#### The task
From the line containing "Reconstruct the object in this render as a CAD" down to the last line of the material, return those lines verbatim and only those.

Raw records
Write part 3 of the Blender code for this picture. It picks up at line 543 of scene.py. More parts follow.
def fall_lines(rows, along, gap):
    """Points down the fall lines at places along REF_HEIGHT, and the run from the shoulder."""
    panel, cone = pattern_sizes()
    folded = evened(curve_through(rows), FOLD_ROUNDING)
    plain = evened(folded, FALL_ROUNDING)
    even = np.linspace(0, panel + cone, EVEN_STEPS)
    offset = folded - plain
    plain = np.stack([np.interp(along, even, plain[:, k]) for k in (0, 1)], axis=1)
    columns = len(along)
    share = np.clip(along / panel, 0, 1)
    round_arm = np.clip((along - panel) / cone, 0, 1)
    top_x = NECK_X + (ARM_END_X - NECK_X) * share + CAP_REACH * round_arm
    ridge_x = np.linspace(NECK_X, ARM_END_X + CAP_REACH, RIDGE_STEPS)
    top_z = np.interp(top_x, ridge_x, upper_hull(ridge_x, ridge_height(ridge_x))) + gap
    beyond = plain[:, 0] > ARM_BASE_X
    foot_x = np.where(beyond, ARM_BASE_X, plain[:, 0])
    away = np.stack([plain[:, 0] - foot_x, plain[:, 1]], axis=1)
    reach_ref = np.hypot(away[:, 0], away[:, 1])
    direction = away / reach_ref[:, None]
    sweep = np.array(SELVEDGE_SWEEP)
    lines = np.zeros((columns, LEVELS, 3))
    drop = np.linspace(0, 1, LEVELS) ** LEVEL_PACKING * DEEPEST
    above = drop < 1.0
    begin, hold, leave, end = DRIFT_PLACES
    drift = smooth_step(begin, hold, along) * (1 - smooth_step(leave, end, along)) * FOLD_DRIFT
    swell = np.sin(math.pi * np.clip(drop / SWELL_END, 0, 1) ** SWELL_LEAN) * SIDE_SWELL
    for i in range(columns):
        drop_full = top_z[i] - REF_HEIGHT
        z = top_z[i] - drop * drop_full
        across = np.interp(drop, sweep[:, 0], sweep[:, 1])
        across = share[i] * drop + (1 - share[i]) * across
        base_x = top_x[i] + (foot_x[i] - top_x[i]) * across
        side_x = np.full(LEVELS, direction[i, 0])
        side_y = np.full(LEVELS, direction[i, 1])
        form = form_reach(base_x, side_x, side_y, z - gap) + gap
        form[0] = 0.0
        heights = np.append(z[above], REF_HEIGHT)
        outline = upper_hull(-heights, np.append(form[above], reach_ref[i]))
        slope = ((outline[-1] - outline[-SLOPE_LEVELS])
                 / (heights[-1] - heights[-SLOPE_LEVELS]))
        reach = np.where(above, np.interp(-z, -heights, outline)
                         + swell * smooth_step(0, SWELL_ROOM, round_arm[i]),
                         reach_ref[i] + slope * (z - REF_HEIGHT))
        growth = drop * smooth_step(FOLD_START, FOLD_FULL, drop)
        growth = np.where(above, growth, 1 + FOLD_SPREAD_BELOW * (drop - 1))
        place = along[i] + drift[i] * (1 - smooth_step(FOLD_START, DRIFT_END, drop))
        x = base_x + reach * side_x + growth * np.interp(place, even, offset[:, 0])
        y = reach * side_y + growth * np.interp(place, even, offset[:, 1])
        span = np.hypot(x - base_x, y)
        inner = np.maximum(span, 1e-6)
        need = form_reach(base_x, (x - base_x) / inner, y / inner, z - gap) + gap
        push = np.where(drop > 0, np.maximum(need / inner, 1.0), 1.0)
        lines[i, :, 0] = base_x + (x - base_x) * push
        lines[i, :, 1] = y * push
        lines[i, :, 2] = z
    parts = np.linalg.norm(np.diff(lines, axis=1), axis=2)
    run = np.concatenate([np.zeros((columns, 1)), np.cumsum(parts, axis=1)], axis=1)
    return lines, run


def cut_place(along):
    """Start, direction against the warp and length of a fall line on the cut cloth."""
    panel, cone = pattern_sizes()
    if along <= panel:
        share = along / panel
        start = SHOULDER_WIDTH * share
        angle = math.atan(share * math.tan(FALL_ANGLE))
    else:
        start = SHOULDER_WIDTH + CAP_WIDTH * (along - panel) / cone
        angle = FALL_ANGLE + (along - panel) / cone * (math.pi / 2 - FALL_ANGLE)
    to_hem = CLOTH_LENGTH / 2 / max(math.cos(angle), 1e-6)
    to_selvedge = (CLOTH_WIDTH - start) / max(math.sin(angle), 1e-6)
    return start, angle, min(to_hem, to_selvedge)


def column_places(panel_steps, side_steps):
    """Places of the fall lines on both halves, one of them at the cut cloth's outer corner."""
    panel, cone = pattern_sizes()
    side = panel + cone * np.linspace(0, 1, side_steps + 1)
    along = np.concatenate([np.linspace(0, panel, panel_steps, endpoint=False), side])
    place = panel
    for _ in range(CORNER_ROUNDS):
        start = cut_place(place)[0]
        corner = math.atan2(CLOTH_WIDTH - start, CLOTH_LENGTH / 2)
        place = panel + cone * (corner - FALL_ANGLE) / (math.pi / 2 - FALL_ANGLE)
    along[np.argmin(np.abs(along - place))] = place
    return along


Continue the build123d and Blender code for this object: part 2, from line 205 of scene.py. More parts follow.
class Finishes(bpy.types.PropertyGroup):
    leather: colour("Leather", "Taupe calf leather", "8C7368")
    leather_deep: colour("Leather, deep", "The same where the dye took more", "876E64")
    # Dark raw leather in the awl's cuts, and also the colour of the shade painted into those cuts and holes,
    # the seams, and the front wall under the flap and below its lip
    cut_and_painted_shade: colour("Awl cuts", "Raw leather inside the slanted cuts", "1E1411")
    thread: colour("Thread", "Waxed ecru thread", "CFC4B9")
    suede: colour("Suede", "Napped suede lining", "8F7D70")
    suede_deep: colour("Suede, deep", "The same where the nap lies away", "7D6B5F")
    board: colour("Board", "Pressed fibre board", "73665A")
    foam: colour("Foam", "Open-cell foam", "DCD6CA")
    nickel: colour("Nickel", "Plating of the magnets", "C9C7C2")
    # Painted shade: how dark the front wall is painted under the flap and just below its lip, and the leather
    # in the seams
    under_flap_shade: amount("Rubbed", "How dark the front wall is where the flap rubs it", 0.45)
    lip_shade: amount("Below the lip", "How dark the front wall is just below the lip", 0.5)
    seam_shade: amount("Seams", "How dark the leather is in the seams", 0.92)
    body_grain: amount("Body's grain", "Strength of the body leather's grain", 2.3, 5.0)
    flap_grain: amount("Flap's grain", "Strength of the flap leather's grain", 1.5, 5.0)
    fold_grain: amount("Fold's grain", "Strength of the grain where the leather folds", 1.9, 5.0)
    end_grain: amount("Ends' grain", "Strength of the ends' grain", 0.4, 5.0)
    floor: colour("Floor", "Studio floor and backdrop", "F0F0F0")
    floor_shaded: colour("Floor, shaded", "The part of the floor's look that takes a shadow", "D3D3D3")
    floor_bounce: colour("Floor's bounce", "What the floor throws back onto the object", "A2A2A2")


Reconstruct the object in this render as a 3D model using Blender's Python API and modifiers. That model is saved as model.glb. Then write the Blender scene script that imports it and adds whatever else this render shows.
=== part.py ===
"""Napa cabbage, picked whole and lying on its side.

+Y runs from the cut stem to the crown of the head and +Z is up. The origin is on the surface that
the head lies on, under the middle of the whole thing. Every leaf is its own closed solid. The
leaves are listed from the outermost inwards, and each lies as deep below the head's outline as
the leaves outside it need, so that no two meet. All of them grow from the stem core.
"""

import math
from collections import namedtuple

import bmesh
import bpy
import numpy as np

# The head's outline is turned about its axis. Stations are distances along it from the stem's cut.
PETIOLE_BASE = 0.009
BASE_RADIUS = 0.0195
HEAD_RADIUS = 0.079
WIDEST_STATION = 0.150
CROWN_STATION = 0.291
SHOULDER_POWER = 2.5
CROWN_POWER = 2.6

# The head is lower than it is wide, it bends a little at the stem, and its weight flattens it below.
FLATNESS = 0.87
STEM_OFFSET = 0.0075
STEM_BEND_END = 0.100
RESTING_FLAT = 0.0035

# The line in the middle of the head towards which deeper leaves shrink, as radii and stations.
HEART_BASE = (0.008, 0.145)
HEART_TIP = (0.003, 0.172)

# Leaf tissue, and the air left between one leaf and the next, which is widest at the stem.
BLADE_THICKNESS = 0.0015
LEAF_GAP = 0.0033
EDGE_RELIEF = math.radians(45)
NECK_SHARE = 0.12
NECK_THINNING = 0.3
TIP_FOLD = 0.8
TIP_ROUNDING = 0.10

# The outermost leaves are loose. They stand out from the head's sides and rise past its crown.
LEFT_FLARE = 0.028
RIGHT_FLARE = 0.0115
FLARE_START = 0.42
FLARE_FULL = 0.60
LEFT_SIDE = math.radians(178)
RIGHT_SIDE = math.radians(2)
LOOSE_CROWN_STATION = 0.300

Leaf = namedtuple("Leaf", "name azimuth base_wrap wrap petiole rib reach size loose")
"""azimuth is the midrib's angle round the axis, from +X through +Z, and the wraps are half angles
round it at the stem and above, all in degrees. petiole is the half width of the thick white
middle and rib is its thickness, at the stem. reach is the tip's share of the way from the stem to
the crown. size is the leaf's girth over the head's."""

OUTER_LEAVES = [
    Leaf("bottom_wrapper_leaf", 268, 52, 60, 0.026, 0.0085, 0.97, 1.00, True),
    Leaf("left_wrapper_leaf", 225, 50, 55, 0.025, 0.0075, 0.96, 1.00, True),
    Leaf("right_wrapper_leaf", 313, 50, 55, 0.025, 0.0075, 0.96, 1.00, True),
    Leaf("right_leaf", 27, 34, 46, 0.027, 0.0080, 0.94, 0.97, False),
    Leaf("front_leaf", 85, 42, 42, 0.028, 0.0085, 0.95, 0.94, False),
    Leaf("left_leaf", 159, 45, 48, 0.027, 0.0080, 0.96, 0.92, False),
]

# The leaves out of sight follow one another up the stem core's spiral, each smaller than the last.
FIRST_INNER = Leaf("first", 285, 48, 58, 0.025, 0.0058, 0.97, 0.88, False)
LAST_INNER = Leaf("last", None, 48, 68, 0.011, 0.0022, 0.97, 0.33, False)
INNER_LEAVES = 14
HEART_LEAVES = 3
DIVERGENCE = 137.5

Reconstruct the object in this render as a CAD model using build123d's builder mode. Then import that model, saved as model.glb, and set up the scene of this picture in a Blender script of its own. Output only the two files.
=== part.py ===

#### Full response
Reconstruct the object in this render as a CAD model using build123d's builder mode. Then import that model, saved as model.glb, and set up the scene of this picture in a Blender script of its own. Output only the two files.
=== part.py ===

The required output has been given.